Two-spotted Spider Mite, Tetranychus
urticae Koch
Populations increase
rapidly under hot, dry conditions. Damage to foliage is often
mistaken for drought symptoms.
Vegetables Attacked:
Bean, cucurbits:
cucumber, pumpkin, marrow, squash, melon
Injury:
Leaves, pods
and other above ground parts are initially speckled; later they
become bronzed or brown. Fine webbing is produced mainly on the
lower surfaces of leaves.
Mite:
Adult females
are pale yellow or green with a black spot on each side of the
body. Males are smaller, indefinitely colored and less numerous.

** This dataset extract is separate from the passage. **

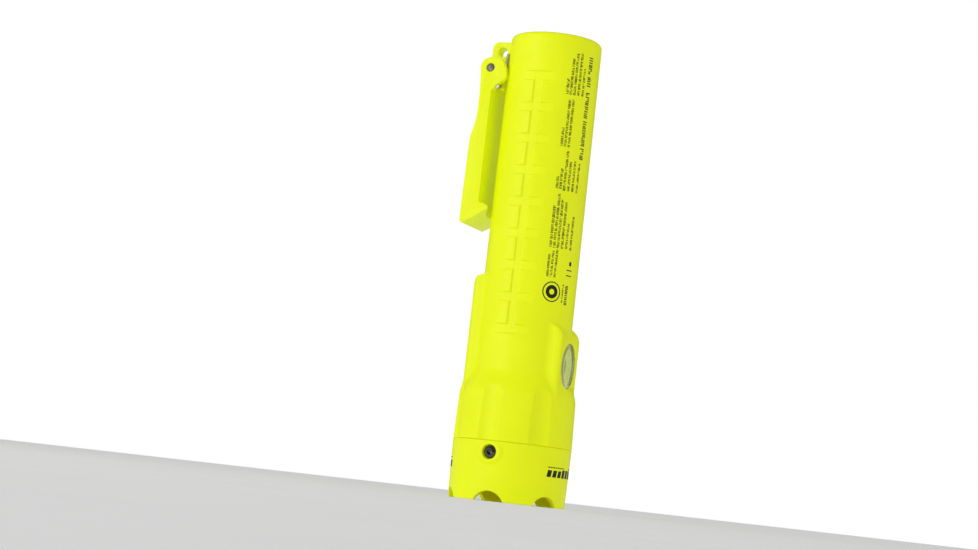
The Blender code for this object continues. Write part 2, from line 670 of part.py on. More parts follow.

Immature stages are similar in general shape and color to the
female, but are not so definitely marked. Eggs are round, translucent
and scattered in the webbing. Overwintering females are orange.
Life History:
There are
many generations each year; in hot weather a generation is completed
in two weeks. Females overwinter in trash or in soil at the base
of the host plant.
Control:
Plants should
be inspected frequently in hot weather and, if the population
of mites begins to increase, a control treatment should be applied
immediately
Written under contract to the BC Ministry of Environment, Lands
and Parks (now Ministry of Water, Land and Air Protection ) by:
D.E. Henderson, E.S. Cropconsult Ltd., Vancouver, British Columbia
in collaboration with D.A. Raworth, Research Station, Vancouver,
British Columbia:
Adults of
the two-spotted spider mite (Tetranychus
urticae Koch)
are barely visible without magnification. They are greenish yellow
with two dark spots on their back. They feed by sucking plant sap
from the undersides of leaves. Infested leaves develop a white
speckling, which makes them appear dull and pale. In heavy infestations,
leaves turn brown and fall off. Spider mites produce a silk webbing
that covers the undersides of the leaves where they feed. Females
spend the winter as red-orange adults on mature foliage, under
trash, in leaf litter, or in the soil at the base of the plant.
In the spring, they move to the new leaves to feed and lay eggs.
Hot dry conditions encourage two-spotted spider mite populations
to increase. Dust blowing from roadways near raspberry or strawberry
plantings may have the same effect on the mite population.